Gelet op hetgeen hiervoor in 3.2.2 tot en met 3.2.5 is overwogen, kan ’s Hofs uitspraak niet in stand blijven. Middel I voor het overige en de middelen IV en V, die zien op de aansprakelijkstelling voor de naheffingsaanslag van 5 december 2000, behoeven geen behandeling. De Hoge Raad kan de zaak afdoen.

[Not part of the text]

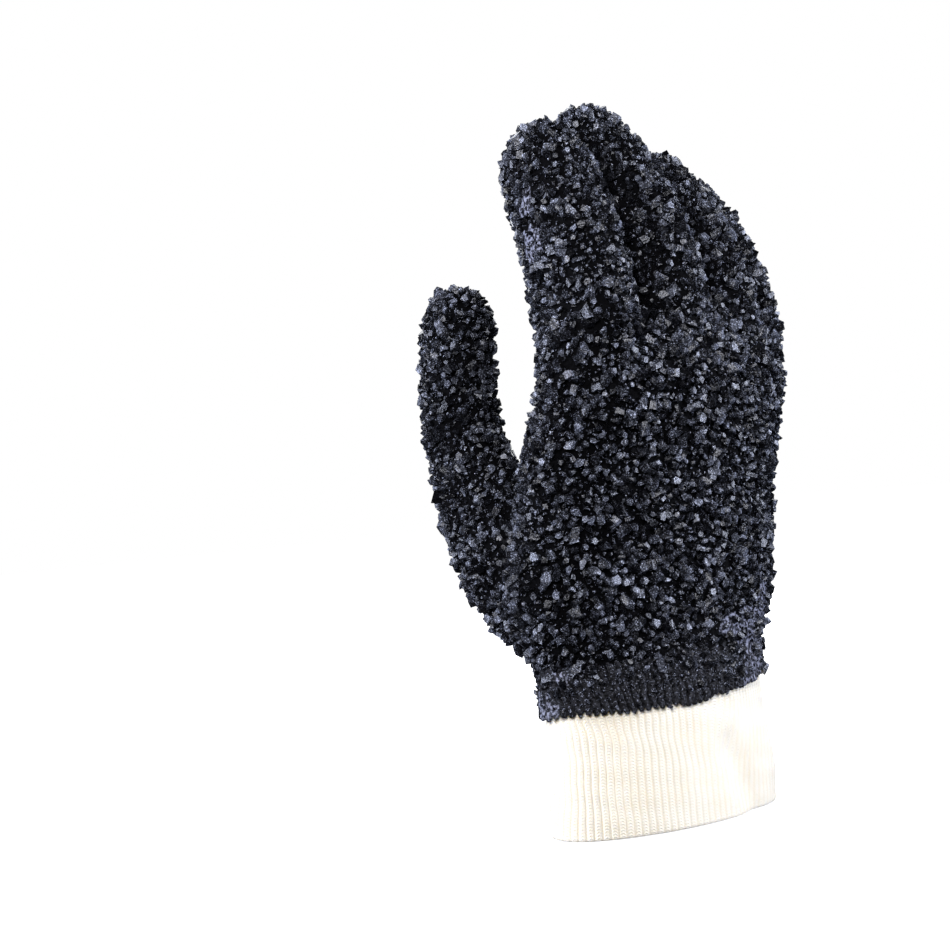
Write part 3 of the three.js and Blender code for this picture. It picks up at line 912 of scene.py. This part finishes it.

Voor het Hof was niet in geschil dat indien de verjaringstermijn niet wordt verlengd met de termijn gedurende welke de mogelijkheid van hoger beroep openstond tegen het hiervoor in 3.1.2 vermelde vonnis, het recht op invordering met betrekking tot de naheffingsaanslag van 5 december 2000 is verjaard en mitsdien de aansprakelijkstelling daarvoor vervalt.

4.Proceskosten

De Staatssecretaris zal worden veroordeeld in de kosten van het geding in cassatie en de Inspecteur in de kosten van het geding voor het Hof.

5.Beslissing

De Hoge Raad:
verklaart het beroep in cassatie gegrond,
vernietigt de uitspraak van het Hof,
wijzigt de beschikking tot aansprakelijkstelling in die zin dat de aansprakelijkstelling wordt verminderd tot een bedrag van € 223.186,
gelast dat de Staatssecretaris van Financiën aan belanghebbende vergoedt het door deze ter zake van de behandeling van het beroep in cassatie betaalde griffierecht ten bedrage van € 493,
veroordeelt de Staatssecretaris van Financiën in de kosten van het geding in cassatie aan de zijde van belanghebbende, vastgesteld op € 1960 voor beroepsmatig verleende rechtsbijstand, en
veroordeelt de Inspecteur in de kosten van het geding voor het Hof aan de zijde van belanghebbende, vastgesteld op € 980 voor beroepsmatig verleende rechtsbijstand.
Dit arrest is gewezen door de vice-president J.A.C.A. Overgaauw als voorzitter, en de raadsheren C.B. Bavinck, E.N. Punt, J. Wortel en L.F. van Kalmthout, in tegenwoordigheid van de waarnemend griffier E. Cichowski, en in het openbaar uitgesproken op 11 september 2015.